Our responsibility is to express an opinion on these standalone financial statements based on our audit. We have taken into account the provisions of the Act, the accounting and auditing standards and matters which are required to be included in the audit report under the provisions of the Act and the Rules made thereunder.

We conducted our audit in accordance with the Standards on Auditing specified under Section 143(10) of the Act. Those Standards require that we comply with ethical requirements and plan and perform the audit to obtain reasonable assurance about whether the financial statements are free from material misstatements.

An audit involves performing procedures to obtain audit evidence about the amounts and disclosures in the financial statements. The procedures selected depend on the auditor’s judgment, including the assessment of the risks of material misstatement of the financial statements, whether due to fraud or error. In making those risk assessments, the auditor considers internal financial control relevant to the Company’s preparation of the financial statements that give a true and fair view in order to design audit procedures that are appropriate in the circumstances. An audit also includes evaluating the appropriateness of accounting policies used and the reasonableness of the accounting estimates made by the Company’s directors, as well as evaluating the overall presentation of the financial statements.

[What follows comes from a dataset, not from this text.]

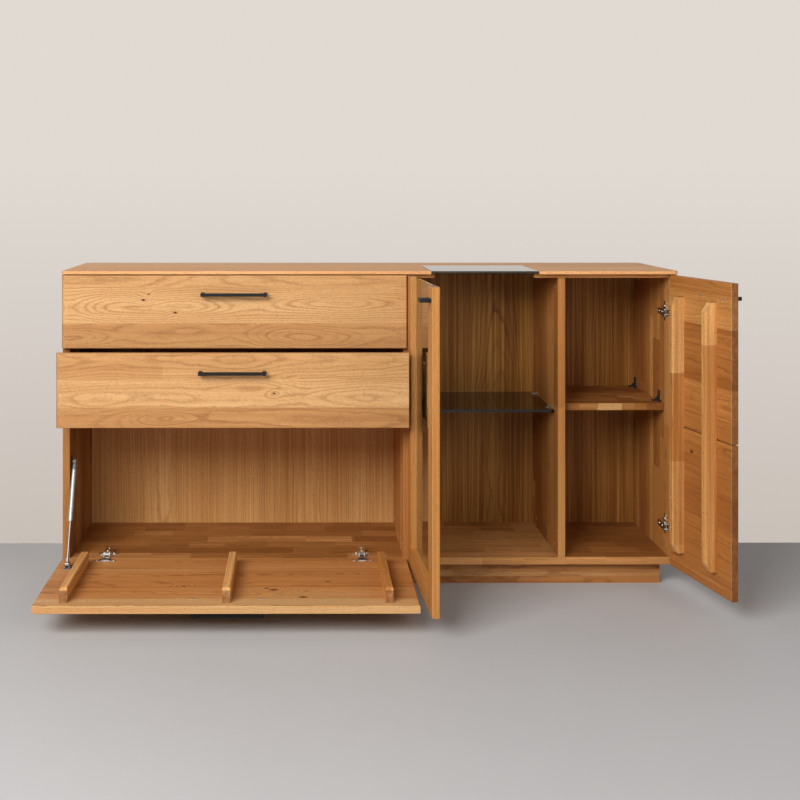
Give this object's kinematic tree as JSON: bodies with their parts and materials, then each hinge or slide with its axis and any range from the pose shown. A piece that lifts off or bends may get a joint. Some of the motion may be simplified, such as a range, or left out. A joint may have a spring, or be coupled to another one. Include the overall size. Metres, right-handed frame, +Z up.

We believe that the audit evidence we have obtained is sufficient and appropriate to provide a basis for our audit opinion on the standalone financial statements.

Opinion

In our opinion and to the best of our information and according to the explanations given to us, the aforesaid standalone financial statements give the information required by the Act in the manner so required and give a true and fair view in conformity with the accounting principles generally accepted in India, of the state of affairs of the Company as at 31st March, 2016 and its loss and its cash flows for the year ended on that date.

Emphasis of Matters

We draw attention to the: a. note no. 29.1 regarding managerial remuneration paid / payable to a Executive Director, which is subject to the approval of the Central Government. b. note no. 48 regarding voluntary early adoption of ‘Ind AS’ by the company and its consequential impacts on the Other Equity (Reserve & Surplus) as well as restatement/ rework of corresponding figures of the previous year and presentations of financial statements as per Schedule III of the Companies Act 2013 as notified vide notification No. G.S.R. 404 (E) dated 6th April, 2016 by the Ministry of Corporate Affairs. Our opinion is not modified in respect of these matters.

Report on Other Legal and Regulatory Requirements

1. As required by Section 143 (3) of the Act, we report that: a. We have sought and obtained all the information and explanations which to the best of our knowledge and belief were necessary for the purposes of our audit. b. In our opinion, proper books of account as required by law have been kept by the Company so far as it appears from our examination of those books. c. The Balance Sheet, the Statement of Profit and Loss, and the Cash Flow Statement dealt with by this report are in agreement with the books of account. d. In our opinion, the aforesaid standalone financial statements comply with the Ind AS prescribed under Section 133 of the Act, as applicable. e. On the basis of the written representations received from the directors as on 31st March, 2016 and taken on record by the Board of Directors, none of the directors is disqualified as on 31st March, 2016 from being appointed as a director in terms of Section 164 (2) of the Act. f. With respect to the adequacy of the internal financial controls over financial reporting of the Company and the operating effectiveness of such controls, refer to our separate Report in "Annexure A". g. With respect to the other matters to be included in the Auditor’s Report in accordance with Rule 11 of the Companies (Audit and Auditors) Rules, 2014, in our opinion and to the best of our information and according to the explanations given to us: i. The Company has disclosed the impact of pending litigations on its financial position in its financial statements as referred to in Note No. 33 to the standalone financial statements; ii. The Company has made provisions, as required under the applicable law or Ind AS, for material foreseeable losses, if any, on long term contracts including derivative contracts; and iii. There are no amounts which are required to be transferred to the Investor Education and Protection Fund by the Company.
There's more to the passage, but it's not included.